SACRAMENTO -- Warriors coach Mark Jackson said starting center Andrew Bogut is a ways away from playing a preseason game, which raises questions about his status for the regular-season opener.
On Monday when the Warriors travel to Los Angeles for a preseason game against Clippers, Bogut will visit Dr. Richard Ferkel. He is going to have his surgically-repaired left ankle checked out, though the Warriors are saying it is a cautionary measure.
Fortunately for the Warriors, rookie center Festus Ezeli is giving them some insurance in case Bogut's recover takes longer than expected.
"He's been spectacular," Jackson said of Ezeli. "He's absolutely the real deal.
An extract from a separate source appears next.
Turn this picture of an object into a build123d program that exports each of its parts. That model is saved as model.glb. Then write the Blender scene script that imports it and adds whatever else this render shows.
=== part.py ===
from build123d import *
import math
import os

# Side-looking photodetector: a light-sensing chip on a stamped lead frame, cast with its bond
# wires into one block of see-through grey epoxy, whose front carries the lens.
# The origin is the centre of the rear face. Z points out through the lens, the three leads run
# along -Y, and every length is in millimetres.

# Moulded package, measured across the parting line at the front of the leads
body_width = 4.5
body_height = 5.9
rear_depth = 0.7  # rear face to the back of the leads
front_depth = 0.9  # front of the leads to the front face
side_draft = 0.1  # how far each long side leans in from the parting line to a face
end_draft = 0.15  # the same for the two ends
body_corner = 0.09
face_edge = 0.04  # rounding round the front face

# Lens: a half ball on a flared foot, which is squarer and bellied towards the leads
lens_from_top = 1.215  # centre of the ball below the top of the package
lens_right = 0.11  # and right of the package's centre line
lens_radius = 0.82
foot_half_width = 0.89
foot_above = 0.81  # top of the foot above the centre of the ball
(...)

Can't believe he was on the board at No. 30."
Ezeli, the last player drafted in the first round, has won over his coaches and teammates with his diligence and raw talent. But perhaps most important for the Warriors, considering the uncertainty surrounding Bogut, is Ezeli's bankable assets.
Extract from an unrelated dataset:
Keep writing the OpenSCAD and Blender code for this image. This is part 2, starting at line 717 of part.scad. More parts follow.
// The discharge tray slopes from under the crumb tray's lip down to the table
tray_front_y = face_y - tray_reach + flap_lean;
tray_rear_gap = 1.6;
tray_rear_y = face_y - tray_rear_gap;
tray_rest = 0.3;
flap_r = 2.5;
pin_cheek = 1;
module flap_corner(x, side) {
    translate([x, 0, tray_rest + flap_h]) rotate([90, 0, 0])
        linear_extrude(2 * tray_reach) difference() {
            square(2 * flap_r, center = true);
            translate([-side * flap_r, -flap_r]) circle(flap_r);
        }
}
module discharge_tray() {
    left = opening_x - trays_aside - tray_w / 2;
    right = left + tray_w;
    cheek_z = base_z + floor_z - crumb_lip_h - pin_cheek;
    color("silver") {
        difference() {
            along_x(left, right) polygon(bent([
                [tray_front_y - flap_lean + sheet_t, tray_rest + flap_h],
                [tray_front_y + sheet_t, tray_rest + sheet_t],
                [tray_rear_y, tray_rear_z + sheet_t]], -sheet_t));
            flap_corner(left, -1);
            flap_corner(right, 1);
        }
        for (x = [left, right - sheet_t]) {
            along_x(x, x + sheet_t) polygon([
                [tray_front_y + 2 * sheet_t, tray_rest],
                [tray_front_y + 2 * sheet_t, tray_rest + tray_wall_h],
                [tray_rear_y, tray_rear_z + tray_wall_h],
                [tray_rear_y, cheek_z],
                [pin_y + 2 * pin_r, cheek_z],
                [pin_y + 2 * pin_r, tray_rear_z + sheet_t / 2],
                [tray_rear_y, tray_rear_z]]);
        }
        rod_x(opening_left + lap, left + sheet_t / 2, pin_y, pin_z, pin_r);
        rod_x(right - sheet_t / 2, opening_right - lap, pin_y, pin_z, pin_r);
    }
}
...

He's got legitimate size -- 6-foot-11, 255 pounds -- and a certain desire to throw it around. He's already a solid shot-blocker, and the defensive success he had at Vanderbilt seems to be translating to the NBA.
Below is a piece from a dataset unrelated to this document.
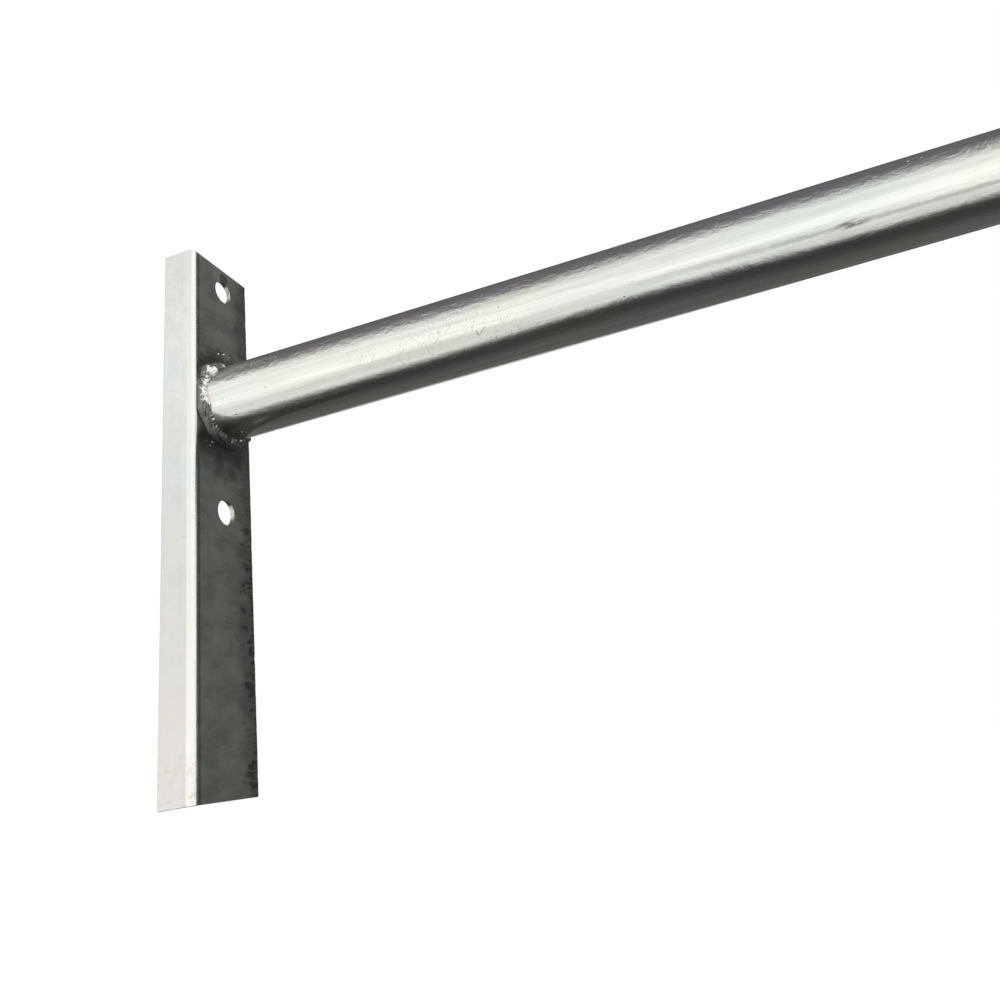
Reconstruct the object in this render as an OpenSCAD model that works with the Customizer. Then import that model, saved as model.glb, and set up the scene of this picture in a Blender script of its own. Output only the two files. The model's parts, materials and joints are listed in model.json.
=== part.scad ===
// Pull-up bar: a straight steel tube welded between two folded angle brackets,
// which lap the corners of a pair of posts and are screwed to their inner sides.
// +X runs along the tube, +Y from front to back and +Z up. The origin is the middle of the tube's axis.

/* [Fitting] */
// Clear width between the two posts
opening_w = 1000; // [600:10:1600]

/* [Tube] */
// Outside diameter of the tube
tube_od = 33.7; // [25:0.1:48.3]
// Wall of the tube
tube_wall = 3.2; // [2:0.1:5]

/* [Angle brackets] */
// Height of a bracket
bracket_h = 235; // [180:1:400]
// Width of the front leg, measured over the bend
front_leg_w = 15; // [10:0.5:60]
// Thickness of the sheet
sheet_t = 2; // [1.5:0.1:4]
// Inside radius of the bend
bend_r = 1; // [0.5:0.1:3]
// Flat between the bend and the tube
land_front = 2.2; // [1:0.1:20]
// Flat between the tube and the back edge
land_back = 1.1; // [1:0.1:20]
// From the top edge down to the tube's axis
tube_drop = 72; // [60:1:90]

/* [Screw holes] */
// Diameter of a screw hole
screw_hole_d = 11; // [5:0.5:13]
// From the top edge down to the upper hole
hole_drop = 12; // [9:0.5:18]
// Between the upper and the lower hole
hole_pitch = 110; // [110:1:140]

/* [Vent holes] */
// Diameter of the vent hole behind each end of the tube
vent_d = 8; // [4:0.5:14]

/* [Weld beads] */
// Leg of a bead, along the tube and along the bracket
weld_leg = 4.2; // [2:0.1:6]
// Height of a bead's round face over the straight line between its toes
weld_crown = 0.5; // [0.2:0.1:1]

/* [Hidden] */
$fn = 96;

tube_r = tube_od / 2;
tube_len = opening_w - 2 * sheet_t; // the tube stops at the brackets' inner faces
bend_outer_r = bend_r + sheet_t;
setback = bend_outer_r + land_front + tube_r; // front of the bracket back to the tube's axis
side_leg_w = setback + tube_r + land_back;
hole_zs = [tube_drop - hole_drop, tube_drop - hole_drop - hole_pitch];
cut_over = 1; // how far a cutter passes each face

// A bead's face is an arc over the chord between its toes
weld_half_chord = weld_leg / sqrt(2);
weld_face_r = (pow(weld_half_chord, 2) + pow(weld_crown, 2)) / (2 * weld_crown);
weld_centre_back = weld_leg / 2 - (weld_face_r - weld_crown) / sqrt(2);

zinc = [0.74, 0.75, 0.73];
dull_zinc = [0.62, 0.63, 0.61];
weld_grey = [0.55, 0.55, 0.53];

// The right end is drawn, and the left end is its mirror image
module at_end(side) {
    if (side == "left") mirror([1, 0, 0]) children();
    else children();
}

module cross_bore(d, z) {
    translate([tube_len / 2 - cut_over, 0, z])
        rotate([0, 90, 0]) cylinder(d = d, h = sheet_t + 2 * cut_over);
}

// Cross-section of the angle: the side leg runs back along Y, the front leg away from the tube along X
module angle_section() {
    translate([0, bend_outer_r]) square([sheet_t, side_leg_w - bend_outer_r]);
    translate([bend_outer_r, 0]) square([front_leg_w - bend_outer_r, sheet_t]);
    translate([bend_outer_r, bend_outer_r]) intersection() {
        difference() {
            circle(bend_outer_r);
            circle(bend_r);
        }
        translate([-bend_outer_r, -bend_outer_r]) square(bend_outer_r);
    }
}

module angle_bracket(side) {
    color(dull_zinc) at_end(side) difference() {
        translate([tube_len / 2, -setback, tube_drop - bracket_h])
            linear_extrude(height = bracket_h) angle_section();
        for (z = hole_zs) cross_bore(screw_hole_d, z);
        cross_bore(vent_d, 0);
    }
}

// The bead runs round the tube and stays on the flat of the side leg
module weld_bead(side) {
    color(weld_grey) at_end(side) intersection() {
        translate([tube_len / 2, 0, 0]) rotate([0, -90, 0]) rotate_extrude() intersection() {
            translate([tube_r, 0]) square(weld_leg);
            translate([tube_r + weld_centre_back, weld_centre_back]) circle(weld_face_r);
        }
        translate([tube_len / 2 - weld_leg - cut_over, -tube_r - land_front, -tube_od])
            cube([weld_leg + 2 * cut_over, tube_od + land_front + land_back, 2 * tube_od]);
    }
}

module grip_tube() {
    color(zinc) rotate([0, 90, 0]) difference() {
        cylinder(d = tube_od, h = tube_len, center = true);
        cylinder(d = tube_od - 2 * tube_wall, h = tube_len + 2 * cut_over, center = true);
    }
}

grip_tube();
angle_bracket("left");  // left_angle_bracket
angle_bracket("right");  // right_angle_bracket
weld_bead("left");  // left_weld_bead
weld_bead("right");  // right_weld_bead
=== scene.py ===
# Pull-up bar: a zinc-plated steel tube welded at each end to a folded angle bracket.
# Shapes are in metres. Patterns in the materials are in millimetres.
import json
import math
import bmesh
import bpy
import numpy as np
from mathutils import Matrix, Vector


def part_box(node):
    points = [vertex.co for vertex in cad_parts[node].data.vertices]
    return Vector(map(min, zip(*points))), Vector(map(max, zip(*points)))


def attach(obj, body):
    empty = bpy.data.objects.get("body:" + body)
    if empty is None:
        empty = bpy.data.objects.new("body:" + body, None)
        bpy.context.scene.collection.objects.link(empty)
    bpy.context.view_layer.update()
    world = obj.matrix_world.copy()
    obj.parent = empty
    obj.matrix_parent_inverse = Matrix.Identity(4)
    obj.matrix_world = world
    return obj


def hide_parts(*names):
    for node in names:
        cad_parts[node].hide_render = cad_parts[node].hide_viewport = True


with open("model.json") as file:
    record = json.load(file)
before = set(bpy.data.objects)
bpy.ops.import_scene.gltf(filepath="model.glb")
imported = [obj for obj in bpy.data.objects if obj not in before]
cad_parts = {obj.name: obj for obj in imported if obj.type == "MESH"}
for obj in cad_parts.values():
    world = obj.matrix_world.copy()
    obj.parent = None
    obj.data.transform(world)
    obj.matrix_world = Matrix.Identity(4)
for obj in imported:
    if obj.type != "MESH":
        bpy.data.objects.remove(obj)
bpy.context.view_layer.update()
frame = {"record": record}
scene = bpy.context.scene
print("frame loaded")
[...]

Jackson said Ezeli "didn't make a mistake" defending Utah's proven big man Al Jefferson. Jackson simply instructed Bogut and forward David Lee to give Ezeli a crash course on Jefferson's game, and the rookie was set.
Jackson said he asked Lee and Carl Landry to give Ezeli a crash course on Kings center DeMarcus Cousins' game before Wednesday night's game, a 98-88 Warriors win over the Sacramento Kings. Cousins played the first five minutes, missing all four of his shots.
Both Ezeli's first-quarter shots were against Cousins. First, Ezeli showed his hustle, getting out to a tip Cousins' 7-foot jumper not even two minutes into the game. At the 8:04 mark, Ezeli showed his timing, rejecting a 8-foot jump hook by Cousins.
"I've got to keep working on my defense, keep tightening it up," Ezeli said before banging with Cousins on Wednesday. "Any challenge, I look forward to it."
His biggest challenge yet might be serving as the opening-night starter.
Before Wednesday's game, Jackson didn't sound too optimistic about Bogut being able to play in the preseason. The goal was to get Bogut, who had arthroscopic surgery on his left ankle in April, into a couple preseason games as tuneup for the opener Oct. 31 against Phoenix.
Wednesday, however, Jackson said Bogut is "a ways away." The Warriors haven't officially changed the opening target date for their starting center. Neither has Bogut, who to the untrained eye looks at least close to ready when doing drills in practice.
But if he can't get into a preseason game, it's a fair guess the season opener is questionable. Remember, Bogut hasn't played an NBA game since he fractured that ankle in January while playing for Milwaukee.
"I think it's the best thing for him and for us," Jackson said regarding Bogut playing one of the Warriors' remaining three preseason games. "But at the same time, the most important plan is to make sure he's healthy. So we're not going to do anything to set him back. So we'll see how it goes."
Working in the Warriors' favor is seven straight off days between the last preseason game, Oct. 23 against Phoenix, and the opener. Also working in the Warriors' favor: Ezeli.
But is he ready for such a big responsibility? No doubt, Ezeli has some areas he needs to improve.
No. 1, he needs to stay on the floor. To do that, he's got to limit his fouling. Ezeli had three fouls in 21 minutes in a loss to Denver on Monday. He had four fouls in eight first-half minutes Wednesday.
Rookies tend to have foul issues. So Ezeli, who said he loves to mix it up, figures to have some foul troubles while he learns the ropes. That's not much of a problem if he's backing up Bogut. But it's a different story if Bogut is out.
Jackson said he wants Ezeli to work on his rebounding, to "go after the basketball."
"He's a high IQ basketball player, especially defensively," Jackson said. "I'm very pleased with his progress. ... I'm looking for Festus to be a force."
They won't return home until Tuesday, an eight-day road trip. Jackson said he chose to pass on three potential days at home to give the Warriors a road experience.
"In an ideal world we would have went away for training camp," Jackson said. "It is important for us to get the feeling of being on the road, extended road trips. I thought it was a great time for us. ... We're getting prepared for what we're going to face come regular season."